3. Holma H, Toskala A, WCDMA for UMTS: Radio Access for Third Generation Mobile Communication, Wiley, 2002

 

  

Notes:

 

Receive link budget computation

 

    

The goal of the uplink link budget analysis is to answer the following question:

    

For a given user equipment maximum transmission power and a given minimum radio link quality on the uplink, what is the maximum allowed distance between the user equipment and the Node B receiver antenna?

 

The receive link budget is calculated as follows:

 

Maximum Loss = Mobile EIRP – Node-B Rx sensitivity + Rx Antenna Gain – Cable losses - Propagation factors

 

 

where:

 

Maximum Loss = the maximum allowable loss in the signal path between UE and Node-B.

Mobile EIRP = the UE Equivalent Isotropically Radiated Power, or in other words, the UE transmit power after cable losses, maximum power reduction (from PA back-off) and UE antenna gain have been taken into account.

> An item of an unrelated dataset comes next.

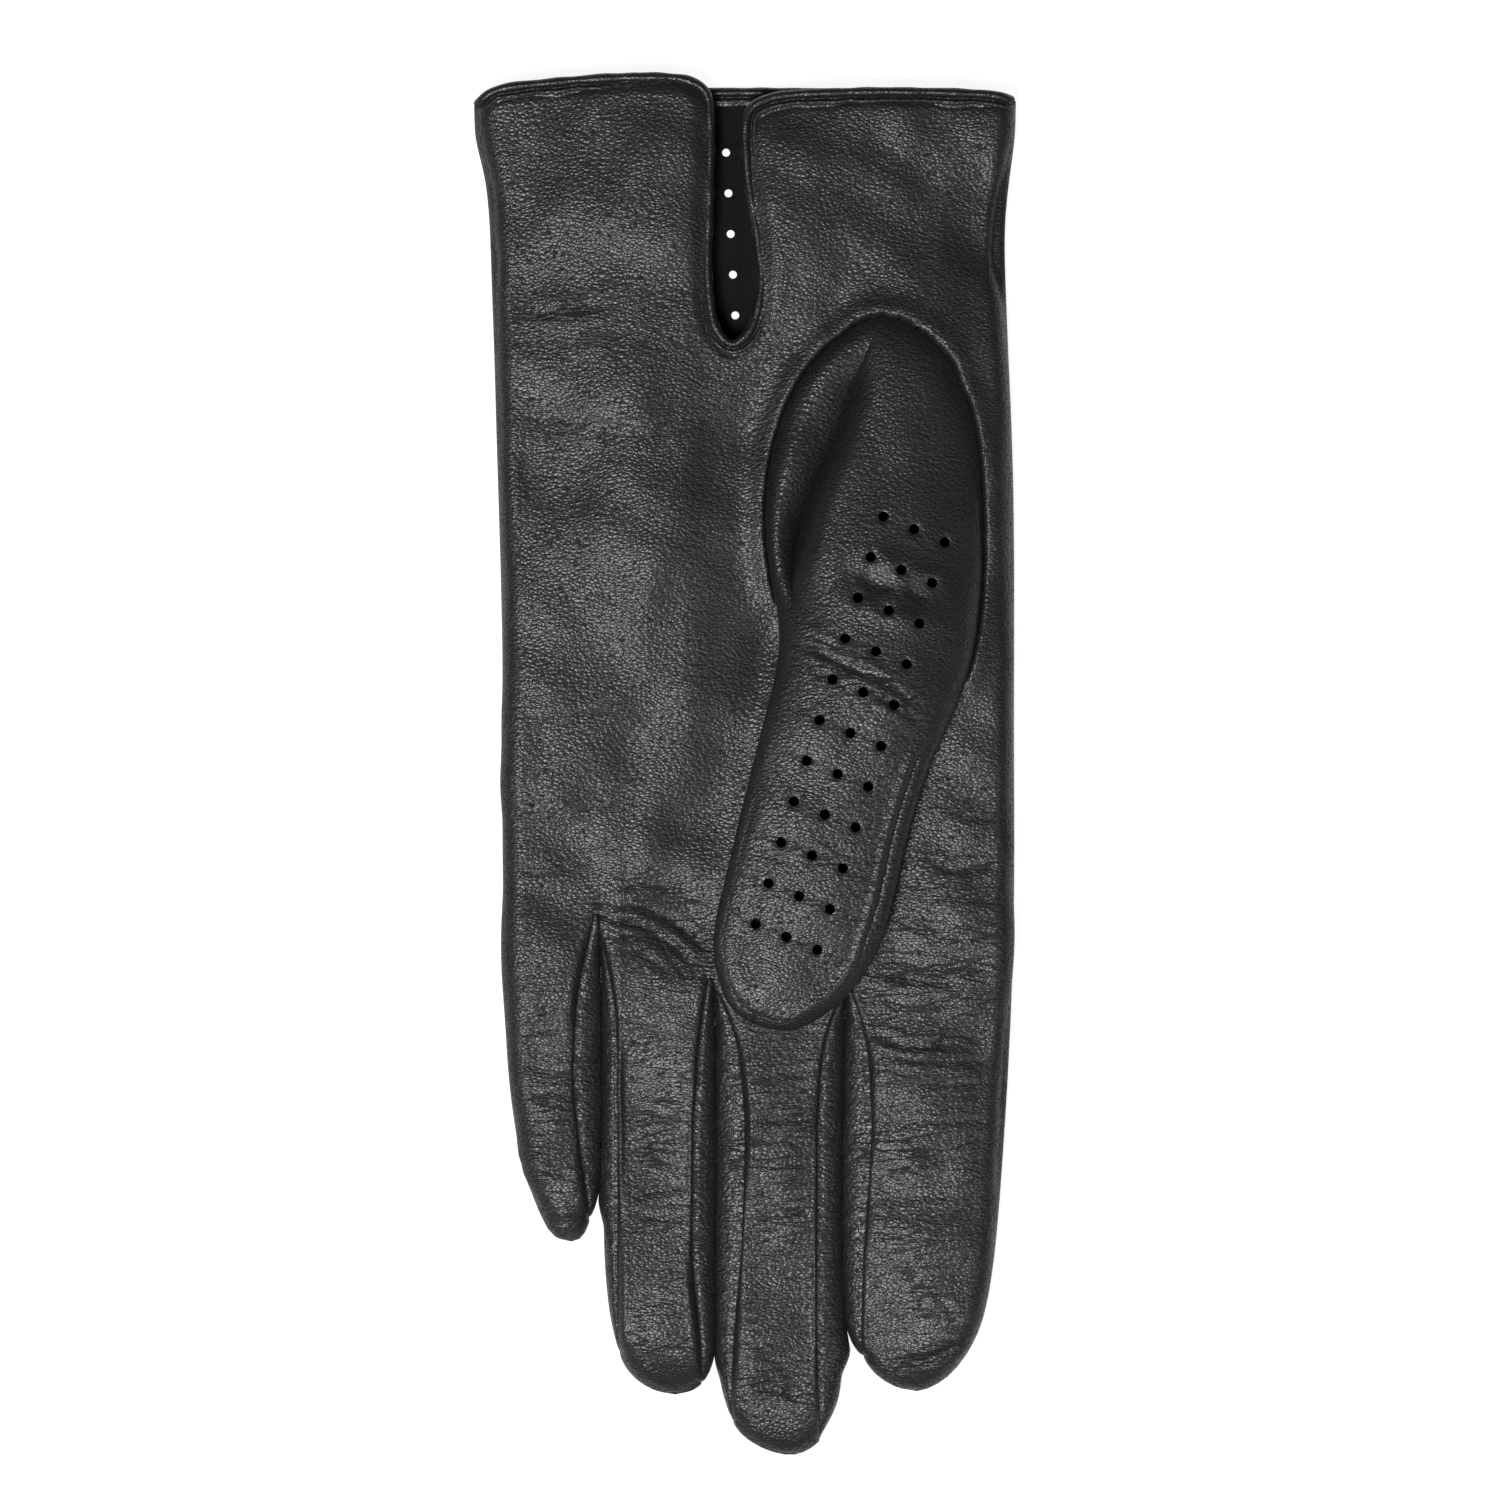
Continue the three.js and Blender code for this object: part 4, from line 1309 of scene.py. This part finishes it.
def build_thumb_front():
    """The panel that lies on the palm, with its edges turned up to the perforated panel's seams."""
    grids = [under_grid(THUMB_SPLIT), edge_band(QUIRK_START, THUMB_TIP_V, -1)[:, ::-1],
             edge_band(STRIP_END, THUMB_TIP_V, 1)]
    points, faces = joined(grids)
    tip = thumb_xy(0.0, THUMB_TIP_V)
    thickness = LEATHER * smoothstep((points[:, :2] - tip) @ THUMB_ALONG / 4)
    piece = make_piece("thumb_front_panel", points, faces, LEATHER_MAIN, thickness)
    blend_thumb(piece)
    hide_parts("thumb_front")


def build_thumb_sides():
    """The quirk on the thumb's left, and the narrow strip along its right."""
    quirk = edge_band(THUMB_WRIST_V, QUIRK_START, -1, 22)[:, ::-1]
    strip = edge_band(STRIP_START, STRIP_END, 1, 14)
    for name, node, band, thickness in (
            ("thumb_quirk_roll", "thumb_quirk", quirk, LEATHER),
            ("thumb_strip", "thumb_side_strip", strip, 0.4)):
        points, faces = joined([band])
        piece = make_piece(name, points, faces, LEATHER_GUSSET, thickness)
        blend_thumb(piece)
        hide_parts(node)


# ---- Cuff bindings and their stitches ----

BINDING_PROFILE = [
    # offset outwards from the edge and height over the sheet's outer face, round the roll and back inside
    (-2.7, 0.02), (-2.6, 0.22), (-2.2, 0.3), (-1.95, 0.48), (-1.65, 0.58), (-1.35, 0.48), (-1.15, 0.12),
    (-1.0, 0.05), (-0.85, 0.35), (-0.55, 0.72), (-0.1, 0.86), (0.35, 0.72), (0.68, 0.3), (0.8, -0.3),
    (0.68, -0.9), (0.35, -1.35), (-0.1, -1.5), (-0.55, -1.38), (-0.85, -1.0), (-1.0, -0.75), (-1.35, -0.95),
    (-1.65, -1.05), (-2.2, -0.9), (-2.6, -0.8), (-2.7, -0.6),
]


def side_share(x):
    """Share of the hand's height that is left in the rounded fold at its sides."""
    return quarter((high("palm_panel")[0] - np.abs(x)) / FOLD_RADIUS)


def binding_line(route, up):
    """The route lifted to the height of the leather's outer face."""
    z = HAND_MID + up * HAND_MID * side_share(route[:, 0])
    z = z - up * BINDING_SINK * smoothstep((up * (z - HAND_MID)) / 2)
    return np.column_stack([route, z])


def line_frames(line, up):
    """The directions out of the glove's edge and up from its face, at each point of a line."""
    tangent = np.gradient(line, axis=0)
    tangent /= np.linalg.norm(tangent, axis=1, keepdims=True)
    outward = np.stack([-tangent[:, 1], tangent[:, 0], np.zeros(len(line))], 1)
    outward /= np.linalg.norm(outward, axis=1, keepdims=True)
    raised = np.cross(tangent, outward)
    raised *= np.sign(raised[:, 2:]) * up
    return outward, raised


def build_binding(name, node, route, up, seed):
    """A rolled strip of leather, sewn along the cuff's edge. Returns its line and the directions on it."""
    line = binding_line(route[::2], up)
    outward, raised = line_frames(line, up)
    profile = smooth_route(BINDING_PROFILE, 0.16)
    uneven = Ripple(seed, 5.0)
    along = np.arange(len(line)) * 0.5
    swell = 1 + 0.05 * uneven(along, 0 * along)
    profile = profile[None] * swell[:, None, None]
    grid = line[:, None] + outward[:, None] * profile[..., :1] + raised[:, None] * profile[..., 1:]
    points, faces = joined([np.concatenate([grid, grid[:, :1]], 1)])
    flat = np.zeros(len(points))
    piece = make_piece(name, points, faces, LEATHER_BINDING, thickness=0, flip=up > 0, wear=flat)
    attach(piece, "hand")
    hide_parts(node)
    return line, outward, raised


def stitch_points(length, radius):
    """A plump stitch along x: rings of points that close at both ends."""
    rings, sides = 7, 8
    t = np.linspace(0, math.pi, rings)[:, None]
    turn = np.linspace(0, 2 * math.pi, sides + 1)[None, :]
    thick = radius * np.sin(t) ** 0.6
    return np.stack([-length / 2 * np.cos(t) + 0 * turn, thick * np.cos(turn), thick * np.sin(turn)], -1)


def build_stitches(name, line, outward, raised, seed, faces_up=(1,)):
    """A row of short stitches beside the binding, each a little different from the last."""
    rng = np.random.default_rng(seed)
    length = np.concatenate([[0], np.cumsum(np.linalg.norm(np.diff(line, axis=0), axis=1))])
    grids = []
    for station in np.arange(1.5, length[-1] - 1.5, STITCH_PITCH):
        k = int(np.searchsorted(length, station))
        along = line[min(k + 1, len(line) - 1)] - line[k - 1]
        along /= np.linalg.norm(along)
        for face in faces_up:
            centre = line[k] + outward[k] * STITCH_ROW + raised[k] * STITCH_HEIGHT[face]
            shape = stitch_points(rng.uniform(1.3, 1.5), STITCH_RADIUS)
            lean = rng.normal(0.06, 0.04)
            across = outward[k] * math.cos(lean) + along * math.sin(lean)
            forward = along * math.cos(lean) - outward[k] * math.sin(lean)
            sides = shape[..., 1:2] * across + shape[..., 2:] * raised[k]
            grids.append(centre + shape[..., :1] * forward + sides)
    points, faces = joined(grids, 0.001)
    piece = make_piece(name, points, faces, THREAD, thickness=0, wear=np.zeros(len(points)))
    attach(piece, "hand")


# ---- Put everything together ----

build_palm()
build_back()
for finger in FINGERS:
    build_finger_strips(finger)
for web in WEB.values():
    build_web(web)
    build_gusset(web.left, 1)
    build_gusset(web.right, -1)
build_thumb_panel()
build_thumb_front()
build_thumb_sides()
palm_binding = build_binding("palm_cuff_binding", "cuff_binding_palm", CUFF_ROUTE, 1, 61)
build_stitches("palm_cuff_stitches", *palm_binding, 71)
back_binding = build_binding("back_cuff_binding", "cuff_binding_back", BACK_ROUTE, -1, 62)
build_stitches("back_cuff_stitches", *back_binding, 72, (1, -1))


# ---- Floor, light and camera ----

def plain_material(name, colour, roughness, glow):
    material = bpy.data.materials.new(name)
    material.use_nodes = True
    shader = material.node_tree.nodes["Principled BSDF"]
    shader.inputs["Base Color"].default_value = (*colour, 1)
    shader.inputs["Roughness"].default_value = roughness
    shader.inputs["Emission Color"].default_value = (1, 1, 1, 1)
    shader.inputs["Emission Strength"].default_value = glow
    return material


FLOOR_REACH = 1.2  # in metres, as are the places and sizes of the lights


def build_floor():
    mesh = bpy.data.meshes.new("floor")
    corners = [(x * FLOOR_REACH, y * FLOOR_REACH, 0) for x, y in ((-1, -1), (1, -1), (1, 1), (-1, 1))]
    mesh.from_pydata(corners, [], [(0, 1, 2, 3)])
    mesh.materials.append(plain_material("pale_floor", (0.25, 0.25, 0.25), 0.9, 0.92))
    floor = add_object("floor", mesh)


def area_light(name, place, size, watts):
    """A rectangular light that looks at the middle of the glove."""
    data = bpy.data.lights.new(name, "AREA")
    data.shape = "RECTANGLE"
    data.size, data.size_y = size
    data.energy = watts
    light = add_object(name, data)
    light.location = place
    light.rotation_euler = (-Vector(place)).to_track_quat("-Z", "Y").to_euler()


def build_world():
    world = bpy.data.worlds.new("studio")
    world.use_nodes = True
    world.node_tree.nodes["Background"].inputs["Color"].default_value = (1, 1, 1, 1)
    world.node_tree.nodes["Background"].inputs["Strength"].default_value = 0.03
    bpy.context.scene.world = world


FRAME_WIDTH = 270.0  # what the camera sees, at the height of the floor
CAMERA_HEIGHT = 1600.0
CAMERA_PLACE = (0.9, 2.5)


def build_camera():
    data = bpy.data.cameras.new("camera")
    data.sensor_width = 36.0
    data.lens = 36.0 * CAMERA_HEIGHT / FRAME_WIDTH
    data.clip_end = 10.0
    camera = add_object("camera", data)
    camera.location = [value * MM for value in (*CAMERA_PLACE, CAMERA_HEIGHT)]
    bpy.context.scene.camera = camera


build_floor()
build_world()
area_light("key", (-0.18, -0.24, 0.95), (0.28, 0.28), 9.6)
for name, place in (("left_softbox", (-0.7, -0.25, 0.75)), ("right_softbox", (0.6, -0.45, 0.8))):
    area_light(name, place, (0.3, 0.4), 1.8)
build_camera()
bpy.context.scene.view_settings.view_transform = "Standard"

Node-B Rx sensitivity = the minimum required received signal power at the Node-B receiver antenna for the radio signal to be correctly demodulated.

Rx Antenna Gain = the gain achieved in Node-B Rx antenna relative to an isotropic antenna.

Cable losses = the attenuation to the received signal due to RF cables between antenna and Node-B transceiver unit.

Propagation factors = the sum of building penetration loses, log normal fading margin, handover gain and body loses that the signal experiences between UE and Node-B.

 

 

Node-B Rx sensitivity

 

Sensitivity is calculated as follows:

 

Node-B Rx sensitivity = TND + Receiver NF + TROT + Data rate + Eb/No

 

where:

 

TND = Thermal Noise Density, which is a natural constant at a given temperature and is independent of a particular RRH.

Receiver NF = Receiver noise figure. This is the noise that the receiver chain electronics adds to the received signal. This is a key performance metric for the RRH.

TROT = Target Rise Over Thermal, which is the set maximum interference level from all of the UEs in the cell and interference from neighboring cells.

Data rate = Is the data rate of the HSUPA link.

Eb/No = Is the minimum Energy per Bit to Noise Power Density ratio required to achieve a certain BLER.

 

 

For HSUPA the required Eb/No   figure depends on the following factors[1]:

 

  • Outer loop power control target BLER.
  • Transport Time Interval (TTI)
  • Transport Block Size (TBS)
  • The number of Hybrid Automatic Re-reQuests (HARQ)
  • The mobility channel
  • Traffic to pilot power ratio
  • Receiver Diversity
  • Demodulator Design

 

These parameters are used in link level simulations to compute the required Eb/No figure.

 

Target Rise Over Thermal (TROT) depends on the loading of the cell, and can be described as the margin left in the sensitivity equation to account for the interference from other UEs and Cells.